# She is too busy to see me. Serious?



## summersoul (Mar 23, 2014)

Hi everyone,

i met a girl that I really like. We went out two times and were kissing. We talked a lot and had fun. The problem is, she is much younger than me. Another problem is that her parents are very strikt and don´t want her to date men. So we talked about it and it seemed to me that it is not a problem for her from how she was talking. After the second date I asked her out after a few days and she told me she is too busy this week but she can make it next week. It is true, she is writing an exam. But she also told me that she is keeping her little free time for her friends. After that we were talking over the phone and it seemed that she now is seeing the problems worse than before and says she doesn´t know if we would have a chance under these circumstances. She also said she doesn´t really know if it´s just the circumstances or if it is cause she doesn´t like me that much after I told her that this can be a reason. But she still wants to continue dating. But I am confused right now. I really like her and already feel something when I think about her.
Please, I need your opinions.


----------



## Roselyn (Sep 19, 2010)

How old are you and how old is she?


----------



## tryingpatience (May 7, 2014)

I read your other posts. Is this still the same girlfriend of 2+ years? You're 26 and a young man. You shouldn't give any time to someone who makes you an option. It sounds like she wants to make you a fall back. She wants you in her back pocket just in case she needs someone. Let go and try to move on and see what happens.


----------



## DayDream (May 25, 2011)

summersoul said:


> Hi everyone,
> 
> i met a girl that I really like. We went out two times and were kissing. We talked a lot and had fun. The problem is, she is much younger than me. Another problem is that her parents are very strikt and don´t want her to date men. So we talked about it and it seemed to me that it is not a problem for her from how she was talking. After the second date I asked her out after a few days and she told me she is too busy this week but she can make it next week. It is true, she is writing an exam. But she also told me that she is keeping her little free time for her friends. After that we were talking over the phone and it seemed that she now is seeing the problems worse than before and says she doesn´t know if we would have a chance under these circumstances. She also said she doesn´t really know if it´s just the circumstances or if it is cause she doesn´t like me that much after I told her that this can be a reason. But she still wants to continue dating. But I am confused right now. I really like her and already feel something when I think about her.
> Please, I need your opinions.


Date other people then. She probably is.


----------



## DoF (Mar 27, 2014)

Clearly she is confused.

Take her words lightly, WATCH HER ACTIONS.

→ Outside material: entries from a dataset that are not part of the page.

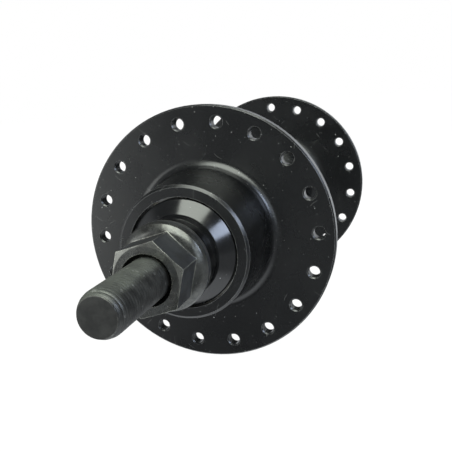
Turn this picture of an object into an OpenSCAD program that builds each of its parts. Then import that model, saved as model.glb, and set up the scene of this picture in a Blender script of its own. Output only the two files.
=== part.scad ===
// Front wheel hub with high flanges, solid nutted axle and caged ball bearings.
// The axle lies along Y with the hub centre at the origin and +Z up.
// The right end, at -Y, is the end that faces the viewer; the left end is at +Y.

/* [Hub size] */
// Distance between the outer faces of the two locknuts, which is the fork width
old = 150; // [130:1:180]
// Distance between the outer faces of the two flanges
flange_span = 93.5; // [80:0.5:104]

/* [Flanges] */
// Diameter of each flange
flange_d = 68; // [66:0.5:80]
// Thickness of each flange
flange_t = 3.2; // [2.6:0.1:5]
// Width of the bevel on each edge of the flange rim
rim_bevel = 0.35; // [0.1:0.05:0.8]
// Number of spokes in the wheel, half of them to each flange
spoke_count = 36; // [20:4:40]
// Distance from the rim of a flange in to the circle of its spoke holes
spoke_edge = 4.25; // [3.6:0.05:5.5]
// Diameter of a spoke hole
spoke_hole_d = 3; // [2:0.1:3.4]
// Width of the countersink at both mouths of a spoke hole
spoke_sink = 0.28; // [0.1:0.02:0.5]
// Angle of the first spoke hole of the right flange, from +X towards +Z
spoke_start = 0; // [0:0.1:20]

/* [Shell] */
// Diameter of the barrel at its waist, midway between the flanges
waist_d = 25; // [24:0.5:28]
// Diameter of the barrel where it runs into the flanges
barrel_d = 29; // [28.5:0.5:32]
// Wall of the barrel at its waist
barrel_wall = 3.2; // [2:0.1:3.4]
// Radius of the fillet between the barrel and the inner face of a flange
inner_fillet = 6; // [3:0.5:8]
// Diameter of the bearing boss outside a flange
boss_d = 32.8; // [31:0.2:38]
// Radius of the fillet between a boss and the outer face of its flange
outer_fillet = 4.2; // [2:0.1:7.5]
// Bevel on the outer edge of a boss
boss_bevel = 0.6; // [0.2:0.1:0.8]

/* [Bearings] */
// Diameter of a bearing ball
ball_d = 4.762; // [3.9:0.05:4.8]
// Number of balls in each bearing
ball_count = 10; // [6:1:10]
// Diameter of the circle on which the ball centres run
ball_circle_d = 18; // [17.6:0.1:18.8]
// Running gap between a ball and either race
race_gap = 0.06; // [0.02:0.01:0.1]
// Depth of the ball centres behind the end face of the boss
ball_depth = 4.2; // [4:0.1:6]
// Outer diameter of the pressed bearing cup
cup_d = 27.1; // [26.6:0.1:28]
// Thickness of the floor of the bearing cup
cup_floor = 1.6; // [1:0.1:2.5]
// Hole in the floor of the bearing cup
cup_hole_d = 15.6; // [14:0.2:16.4]
// How far the mouth of the bearing cup stands above the ball centres
cup_mouth_h = 1.8; // [1.2:0.1:2.2]
// Play between a ball and its pocket in the cage
cage_play = 0.1; // [0.05:0.05:0.2]
// Gap between the ring of the cage and the cone on one side and the cup on the other
cage_gap = 0.2; // [0.1:0.05:0.4]
// Thickness of the cage webs between the balls
cage_web_w = 1.9; // [1.2:0.1:2.4]
// Height of the cage webs
cage_web_h = 3.3; // [2.6:0.1:3.8]
// How far the foot of a cone reaches below the balls
cone_foot_h = 0.4; // [0.2:0.1:1]

/* [Axle] */
// Diameter of the axle
axle_d = 9.5; // [9.5:0.1:10]
// Diameter of the plain middle of the axle, thinner than its rolled threads
axle_waist_d = 8.9; // [7.6:0.1:9.4]
// Length of the plain middle of the axle
axle_waist_len = 96; // [60:1:100]
// How far the axle stands out beyond each locknut face
axle_out = 33; // [28:0.5:44]
// Length of the rounded nose at each end of the axle
axle_nose_len = 2.6; // [1:0.1:4]
// Running gap between the axle and what is threaded on it
thread_gap = 0.05; // [0.02:0.01:0.1]

/* [Cones and covers] */
// Diameter of the round neck of a cone, which the locknut shares
neck_d = 18.8; // [18.2:0.1:19.6]
// Length of the cone neck that stands out of the boss
neck_len = 4.65; // [4.2:0.05:7]
// Distance across the two wrench flats of a cone and its locknut
neck_flats = 18; // [16:0.1:18.1]
// Angle that the wrench flats face, from +X towards +Z
neck_flats_turn = 123.7; // [0:0.1:179]
// Gap round the rim of the dust cover, inside the boss
cover_gap = 0.45; // [0.2:0.05:0.8]
// Depth of the dust cover rim behind the end face of the boss
cover_sunk = 0.35; // [0:0.05:0.8]
// Height of the dust cover from its rim to its inner lip
cover_rise = 2.85; // [2:0.05:3.2]
// Wall of the dust cover
cover_wall = 0.9; // [0.5:0.05:1.2]
// Height of the seat where the dust cover grips the neck
cover_seat = 1.45; // [1:0.05:2]
// Width of the flat lip at the inner edge of the dust cover
cover_lip = 0.55; // [0.3:0.05:1]

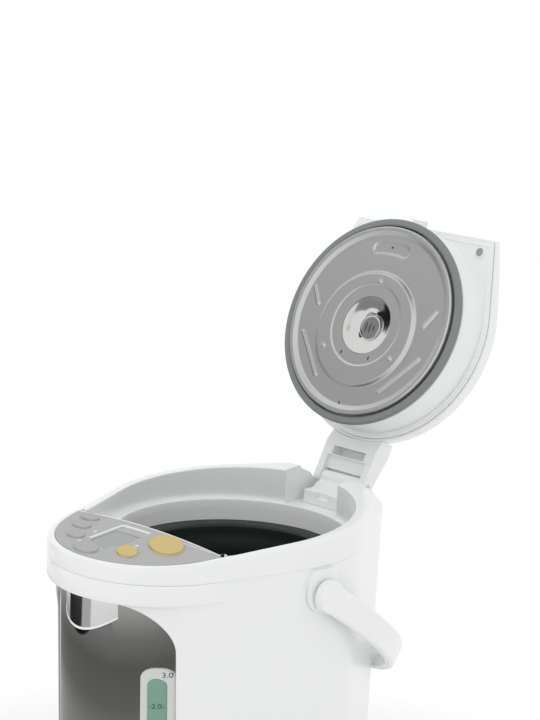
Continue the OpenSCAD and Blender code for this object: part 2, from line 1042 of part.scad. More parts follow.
module handle() {
    color("white")
    translate([0, pivot_y, pivot_z])
        rotate([-bail_drop, 0, 0])
            difference() {
                union() {
                    translate([0, 0, -strap_w / 2])
                        linear_extrude(strap_w)
                            difference() {
                                bail_plan(0);
                                bail_plan(strap_t);
                            }
                    for (side = [-1, 1])
                        translate([side * (bail_in + strap_t / 2), 0, 0])
                            rotate([0, 90, 0])
                                cylinder(r = strap_w / 2 + 1.5, h = strap_t, center = true);
                }
                rotate([0, 90, 0])
                    cylinder(r = pivot_r + run_gap, h = 2 * bail_out - 4, center = true);
            }
}

// ---- lid, all drawn shut ----

// Flat outline of the lid
module lid_plan(inset)
    intersection() {
        hull() {
            translate([0, main_y])
                circle(r = main_r - lid_band - inset);
            translate([0, nose_y])
                circle(r = nose_r - lid_band - inset);
        }
        translate([-main_r, lid_chord + inset])
            square([body_w, body_w]);
    }

// Upright walls under a shallow ball-shaped crown
module lid_dome(inset, low)
    intersection() {
        translate([0, 0, lid_z - low])
            linear_extrude(60)
                lid_plan(inset);
        translate([0, main_y, lid_z + lid_side + lid_rise - lid_ball])
            sphere(r = lid_ball - inset, $fn = 200);
    }

lever_half = 15;
lever_y = lid_chord + 17.5;
lever_z = lid_z + 9.4;
trunnion_r = 1.2;

// Side view of the hinge arm, as a flat polygon along Y and Z
module arm_side()
    polygon([
        [hinge_y + 2, hinge_z + knuckle_r - 0.8], [hinge_y - 12, hinge_z + 9],
        [hinge_y - 26, hinge_z + 13], [hinge_y - 48, hinge_z + 15],
        [hinge_y - 48, hinge_z + 4], [hinge_y - 30, hinge_z - 4],
        [hinge_y, hinge_z - knuckle_r]
    ]);

module lid_shell() {
    color("whitesmoke")
    open_lid()
        difference() {
            union() {
                difference() {
                    lid_dome(0, 0);
                    lid_dome(2.4, 2);
                }
                // lugs that carry the latch lever's trunnions
                for (side = [-1, 1])
                    translate([side * 17 - 1.7, lever_y - 4, lid_z + 5.4])
                        cube([3.4, 8, 7.8]);
            }
            // room for the latch lever in the front of the crown
            translate([-lever_half - body_gap, lid_chord - over, lid_z + 5.8])
                cube([2 * (lever_half + body_gap), 24, 14]);
            translate([0, lever_y, lever_z])
                rotate([0, 90, 0])
                    cylinder(r = trunnion_r + run_gap, h = 2 * lever_half + 6, center = true);
        }
}

// Arm that carries the lid, with a knuckle at each cheek
module hinge_arm() {
    color("white")
    open_lid()
        difference() {
            union() {
                translate([-arm_half, 0, 0])
                    rotate([90, 0, 90])
                        linear_extrude(2 * arm_half)
                            arm_side();
                translate([-arm_half, hinge_y, hinge_z])
                    rotate([0, 90, 0])
                        cylinder(r = knuckle_r, h = 2 * arm_half);
            }
            // the front end follows the lid's round side
            translate([0, main_y, hinge_z - 40])
                cylinder(r = main_r - lid_band + seat_gap, h = 80);
            // room for the saddle between the cheeks
            translate([0, hinge_y, hinge_z])
                rotate([0, 90, 0])
                    cylinder(r = knuckle_r + 1.2, h = 2 * (arm_half - cheek_t), center = true);
            translate([-arm_half + cheek_t, hinge_y - 18, hinge_z - 20])
                cube([2 * (arm_half - cheek_t), 40, 20 - 1]);
            // pin bore through both cheeks
            translate([0, hinge_y, hinge_z])
                rotate([0, 90, 0])
                    cylinder(r = pin_r + run_gap, h = 80, center = true);
            // slot of the lid-release window
            translate([-17, hinge_y - 26, hinge_z - 10])
                cube([34, 7, 18]);
        }
}

tray_t = 2;
spigot_r = 85;
tray_z = lid_z - 1.8;

// Inner moulding: a flat tray with the spigot that carries the seal
module lid_tray() {
    color("white")
    open_lid()
        difference() {
            union() {
                translate([0, 0, tray_z])
                    linear_extrude(tray_t)
                        lid_plan(2.6);
                rotate_extrude()
                    polygon([
                        [spigot_r - 3, tray_z + 0.5], [spigot_r + 3, tray_z + 0.5],
                        [spigot_r, seal_z + 7], [spigot_r - 3, seal_z + 7]
                    ]);
                rotate_extrude()
                    translate([0, seal_z + 7])
                        square([spigot_r, 2]);
                // stop behind the latch spring
                translate([-4, lid_chord + 21.3, tray_z + 1])
                    cube([8, 2, 8]);
            }
            // steam passage down the middle
            translate([0, 0, seal_z])
                cylinder(r = 10, h = 60);
            for (side = [-1, 1])
                translate([side * 62, lid_chord + 12, tray_z - over])
                    cylinder(r = 2, h = 10);
            // opening for the latch hook
            translate([-9, lid_chord + 2, hook_z - 1])
                cube([18, 9, tray_z + tray_t + over - hook_z + 1]);
        }
}

// Soft ring with a wide lip and a narrower step
module lid_seal() {
    color("gray")
    open_lid()
        rotate_extrude()
            polygon([
                [seal_r - 7.3, seal_z], [seal_r - 1, seal_z], [seal_r, seal_z + 1.5],
                [seal_r, seal_z + 3.4], [seal_r - 3, seal_z + 4.4], [seal_r - 2, seal_z + 6.9],
                [seal_r - 7.3, seal_z + 6.9]
            ]);
}

plate_r = seal_r - 7.5;
plate_z = seal_z - 2;
dish_h = 6;
dish_t = 1.2;
dish_top = plate_z + dish_h + dish_t;

// Pressed steel plate that faces the water
module inner_lid() {
    color("silver")
    open_lid()
        difference() {
            union() {
                rotate_extrude()
                    polygon([
                        [26, plate_z + 1], [44, plate_z + 1], [46, plate_z + 3],
                        [plate_r - 6, plate_z + 3], [plate_r - 4, plate_z], [plate_r, plate_z],
                        [plate_r, plate_z + 4], [plate_r - 4.5, plate_z + 4],
                        [45.5, plate_z + 4], [43.5, plate_z + 2], [26, plate_z + 2]
                    ]);
                for (turn = [95, 215, 335])
                    rotate([0, 0, turn])
                        translate([36, 0, plate_z + 0.2])
                            cylinder(r = 2, h = 1.2, $fn = small_fn);
            }
            for (turn = [250, 285])
                rotate([0, 0, turn])
                    translate([36, 0, plate_z - over])
                        cube([2.4, 1.2, 10]);
        }
}

vent_ball_r = 4;

// Dished cap over the steam vent, with three slots and a cage for the ball
module vent_dome() {
    color("lightgray")
    open_lid()
        difference() {
            union() {
                ring(vent_ball_r + body_gap, vent_ball_r + 1.3, dish_top - 0.1, dish_top + 4.9);
                rotate_extrude()
                    polygon([
                    [0, plate_z + dish_h], [9.5, plate_z + dish_h], [12, plate_z + dish_h - 0.5],
                    [22, plate_z + 1.2], [25.9, plate_z + 0.4], [25.9, plate_z + 1.6],
                    [23, plate_z + 2.4], [13, dish_top - 0.5], [10, dish_top], [0, dish_top]
                    ]);
            }
            for (i = [-1:1])
                translate([i * 4 - 0.7, -4, plate_z + dish_h - over])
                    cube([1.4, 8, 5]);
        }
}

// Ball that shuts the steam passage when the pot tips
module vent_ball() {
    color("silver")
    open_lid()
        translate([0, 0, dish_top + vent_ball_r + body_gap])
            sphere(r = vent_ball_r, $fn = small_fn);
}

module lid_screws() {
    color("silver")
    open_lid()
        for (side = [-1, 1])
            translate([side * 62, lid_chord + 12, 0]) {
                translate([0, 0, tray_z - 1.6])
                    cylinder(r = 3.4, h = 1.5, $fn = small_fn);
                translate([0, 0, tray_z - 0.2])
                    cylinder(r = 1.9, h = 6, $fn = small_fn);
            }
}

spring_r = 2.4;
spring_wire = 0.35;
spring_turns = 6;

// Sliding latch: its nose goes under the collar's web
module lid_latch() {
    color("white")
    open_lid() {
        translate([-7, lid_chord + 2.6, hook_z + 2])
            cube([14, 3, lid_z - hook_z + 1]);
        translate([-7, lid_chord - 3, hook_z])
            cube([14, 8.6, 2.5]);
        translate([-7, lid_chord + 2.6, lid_z + 2.6])
            cube([14, 8, 2.4]);
    }
}

// Return spring behind the latch, wound along Y
module latch_spring() {
    rings = 8;
    sides = 6;
    spring_l = 10;
    steps = spring_turns * rings;
    function along(i) = i / steps;
    function centre(i) =
        [spring_r * cos(i * 360 / rings), spring_l * along(i), spring_r * sin(i * 360 / rings)];
    function rim_point(i, j) =
        let (turn = i * 360 / rings, side = j * 360 / sides, out = spring_wire * cos(side))
        centre(i) + [out * cos(turn), spring_wire * sin(side), out * sin(turn)];
    points = [for (i = [0:steps], j = [0:sides - 1]) rim_point(i, j)];
    faces = concat(
        [[for (j = [0:sides - 1]) j]],
        [for (i = [0:steps - 1], j = [0:sides - 1])
            let (a = i * sides, b = a + sides, n = (j + 1) % sides)
            [a + j, b + j, b + n, a + n]],
        [[for (j = [sides - 1:-1:0]) steps * sides + j]]
    );
    echo(spring_gap = spring_l / spring_turns - 2 * spring_wire);
    color("silver")
    open_lid()
        translate([0, lid_chord + 10.9, lid_z + 4])
            polyhedron(points = points, faces = faces, convexity = 4);
}

// Lever that is pulled up to free the latch
module latch_lever() {
    color("white")
    open_lid()
        difference() {
            union() {
                translate([-lever_half, lid_chord + 1, lid_z + 9])
                    cube([2 * lever_half, 20, 3]);
                translate([0, lever_y, lever_z])
                    rotate([0, 90, 0])
                        cylinder(r = trunnion_r, h = 2 * lever_half + 5, center = true);
            }
            // finger scoop in the front edge
            translate([0, lid_chord + 1, lid_z + 7.4])
                rotate([0, 90, 0])
                    cylinder(r = 2, h = 18, center = true);
        }
}

swivel_base();
base_feet();
swivel_retainer();
body_shell();
nose_hood();
base_cover();
base_screws();
collar();
hinge_block();
hinge_pins();
front_mirror();
spout_shroud();
spout_nozzle();
delivery_pipe();
gauge_frame();
gauge_window();
gauge_tube();
gauge_elbows();
power_inlet();
inlet_pins();
side_bosses();
handle_pivots();
panel_plate();
lcd_window();
lcd_module();
led_lenses();
control_pcb();
key_mat();
inner_pot();
pot_gasket();
heat_shield();
main_heater();
warm_heater();
thermostat();
thermal_fuse();
pump_housing();
pump_motor();
pump_inlet();
power_pcb();
handle();
timer_key();
temperature_key();
descale_key();
reheat_key();
unlock_key();
dispense_key();
pump_rotor();
drive_magnet();
outlet_check_ball();
lid_shell();
hinge_arm();
lid_tray();
lid_seal();
inner_lid();
vent_dome();
vent_ball();
lid_screws();
lid_latch();
latch_spring();
latch_lever();
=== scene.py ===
"""Looks of an electric thermo pot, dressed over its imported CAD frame.

Sizes are millimetres in the frame of the CAD model: the origin is on the table under
the middle of the mouth, -Y points to the spout, +Y to the lid hinge and +Z up. They
become metres only when a mesh is made. The studio's places are metres.
"""

import json  # noqa: E402
import logging  # noqa: E402
import math  # noqa: E402
from dataclasses import dataclass  # noqa: E402
from enum import Enum  # noqa: E402

import bmesh  # noqa: E402
import bpy  # noqa: E402
import numpy as np  # noqa: E402
from mathutils import Matrix, Vector  # noqa: E402


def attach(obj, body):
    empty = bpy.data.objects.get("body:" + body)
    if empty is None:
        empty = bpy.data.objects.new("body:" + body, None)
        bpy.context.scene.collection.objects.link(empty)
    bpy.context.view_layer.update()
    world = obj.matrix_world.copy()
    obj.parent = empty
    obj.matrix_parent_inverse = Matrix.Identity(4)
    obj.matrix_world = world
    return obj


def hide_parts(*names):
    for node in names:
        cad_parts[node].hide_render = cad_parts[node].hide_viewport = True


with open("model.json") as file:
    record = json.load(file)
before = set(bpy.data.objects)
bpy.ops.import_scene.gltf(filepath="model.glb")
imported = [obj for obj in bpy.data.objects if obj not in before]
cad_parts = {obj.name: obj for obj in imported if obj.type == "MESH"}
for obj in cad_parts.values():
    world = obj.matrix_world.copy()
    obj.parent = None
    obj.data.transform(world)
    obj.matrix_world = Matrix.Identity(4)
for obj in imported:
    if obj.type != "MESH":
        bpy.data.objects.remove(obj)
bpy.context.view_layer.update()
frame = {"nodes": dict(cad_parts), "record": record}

LOG = logging.getLogger("thermo_pot")
MM = 0.001
TURN = 2 * np.pi

Array = np.ndarray
Colour = tuple[float, float, float]
Point = tuple[float, float, float]
Rows = list[tuple[Array, Array | float]]


# ---------------------------------------------------------------- shader maths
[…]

I would give her more chances, take her out on more dates and see if connection grows and things get better.

But within next 3-4 dates I would make a hard stop (for myself) and re evaluate everything to see if it's worth perusing etc.

Most people in teens/20s don't really know what they want yet.......human nature....hard to blame them for the confusion one can say.

You might want to shoot for 30+ woman next time around....


----------



## toonaive (Dec 13, 2012)

She wants to continue dating completely on her terms and time schedule. If it bothers you to be kept at a distance like this. Move along, live your life, date others, let her be the one to contact you.


----------



## lifeistooshort (Mar 17, 2013)

How old is she? If you're 26 and she's much younger then comments are useless until we find out how old she is.
_Posted via Mobile Device_


----------



## SlowlyGoingCrazy (Jun 2, 2011)

Her parents don't want her dating? Is she under 18?


----------



## Blondilocks (Jul 4, 2013)

She's just not into you and neither are her parents. Find someone closer to your own age and quit robbing the cradle.


----------



## PBear (Nov 16, 2010)

She's showing you where you rank in her priority list. Pay attention to her.

C


----------



## summersoul (Mar 23, 2014)

So she is 19. And she doesn´t tell her parents that she is seeing me. The reasons are a culture thing.
But yeah I guess there is just too little interest. So will stop contacting her from today..


----------



## lifeistooshort (Mar 17, 2013)

She's acting like she's 19. If that bothers you then find someone your own age. You probably still see yourself as 19 but you're not..... there's a lot of growing in those 7 years.
_Posted via Mobile Device_


----------



## Roselyn (Sep 19, 2010)

When I was a freshman in college at age 18, I dated a same campus student at 27. He and I were worlds apart as he was completing his master's degree. At this age, age gaps can make a huge difference. Although, I liked him as a person, I got along better with students closer to my age.


----------



## LostViking (Mar 26, 2013)

Move on. You're too old for her. Her brain hasn't even finished forming yet and you wonder why her actions make no sense?
_Posted via Mobile Device_


----------



## summersoul (Mar 23, 2014)

Thank you all!

She never is writing me first. Dont know if she is just too shy? I mean she is really young and comes from another culture. I told her on the dates that I am not sure if we could be together under these circumstances (age, parents), guess it showed her that I am insecure.. Maybe she wanted me to be sure. Because she was..
Everything else was fine I think. Maybe a little too much useless talk. But she was kissing me like crazy.. 

So I am taking your advice and I went NC. Today is the second day. Damn, really liked her. 
But one question: She told me she has no time this week but offered the next week.. Isn´t the rule that if she is offering another time, she is still interested? What do you think, maybe she is really stressed out? Cause she picked her phone after that immediately and seemed interested. But anyway I will go NC till she reaches out. Won´t put up with women who don´t give me attention. Doesn´t matter for what reason.


----------



## DoF (Mar 27, 2014)

I think you are making a mistake dating such a young lady.

If you are looking for fun/sex, go nuts. But serious relationship? Not sure I would recommend.

Forget about "cute", focus on what kind of a person she is (what kind of person one is....is WAY more important). Remember, looks fade in time, who she is is what really matters).

And in this case, who she will become (cause at this age, she is just not capable of knowing herself/being herself yet).

If she said next week, and you want to continue, let her reach out to you when she is free. If she doesn't, reach out 1 more final time and cut it out for good.


----------



## PBear (Nov 16, 2010)

As DoF says, she likely just wants to have fun. If that's what you want, fill your boots. But don't plan on a full-time exclusive relationship with her. 

For that matter, I think you said in your original post that you've only been out a couple of times. What's the hurry for a "relationship"?

C


----------



## Jellybeans (Mar 8, 2011)

She's not into you.

Move on.


----------